The agent shift sits on top of a trend that is already measurable: when AI answers appear, fewer people click through. The honest way to present this is study by study, because the methods differ.

  • Pew Research ran a controlled study of 68,000 queries and found a 46.7% relative decline in clicks when an AI Overview appeared — users clicked a traditional result in about 8% of searches with an AI summary versus 15% without. Clicks on links inside the summaries were rarer still, around 1% of visits.
  • Ahrefs (December 2025) reported that the presence of an AI Overview correlated with a 58% lower clickthrough rate for the top-ranking page.
  • Seer Interactive, across 2.43 billion impressions, found organic CTR dropped about 61% on queries where AI Overviews appeared.

These are different populations and different definitions, so they do not collapse into a single number — but they point the same way. We keep the deeper breakdown in what zero-click search did to the web.
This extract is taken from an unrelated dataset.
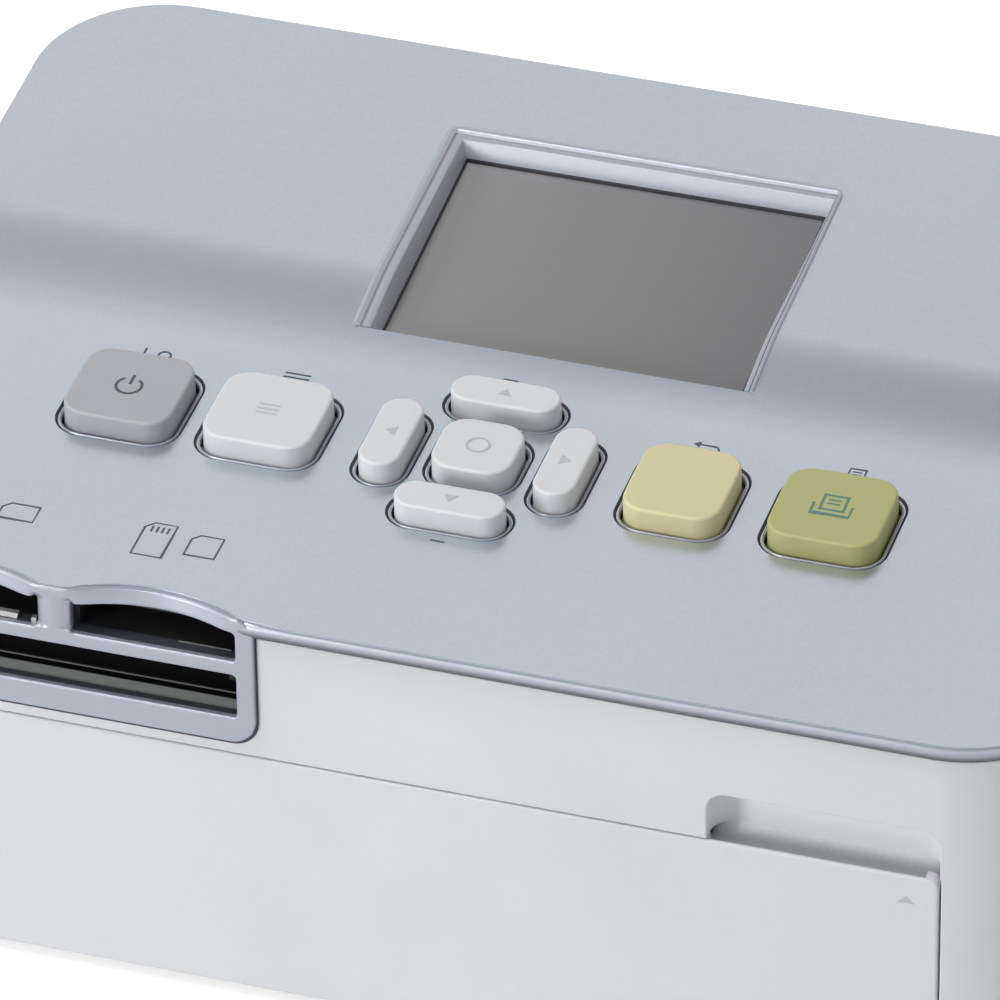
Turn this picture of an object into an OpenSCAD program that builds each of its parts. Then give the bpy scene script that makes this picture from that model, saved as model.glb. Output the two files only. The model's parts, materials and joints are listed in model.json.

Why "which pages survive" is the right question

If Search summarizes, the pages that lose are the ones whose entire value was the quick fact a summary now states for free — definitions, conversions, simple how-tos. If Search also acts, a second category is exposed: pages whose value was being the destination for a transaction the agent can now complete inline.

What tends to survive both pressures is content an agent cannot substitute for: original data, first-hand testing, opinion and judgment, primary reporting, and anything that requires trust in a specific author or brand. The strategic response is not to fight the summary — it is to be the source the summary and the agent both have to cite or send a user to. Our guide to getting cited inside AI answers covers the tactics; the short version is to be quotable, specific, and demonstrably first-hand.

Practical takeaways for site owners

  • Audit your pages by substitutability. Sort your top URLs into "a summary replaces this," "an agent transacts past this," and "only we have this." Invest in the third bucket.
  • Measure impressions, not just clicks. As clicks fall on AI-answer queries, being named as a source still carries brand value. Track citations and brand search alongside organic CTR.
  • Treat being a "source" as a goal. Structure content so a model can lift a clean, attributable claim from it — see get cited by AI search and compare how different engines surface sources in AI search engines compared.
  • Plan for agentic intent. If users can book, buy, or compare without leaving Search, your conversion path may need to move upstream — into the data and reputation that feed the agent.

Analyst caveat: Google's agent features are rolling out to paid tiers first and on Google's timeline. The click-loss trend is here now; the agent layer is arriving. Plan for both, but do not assume the most aggressive agentic features are universal yet.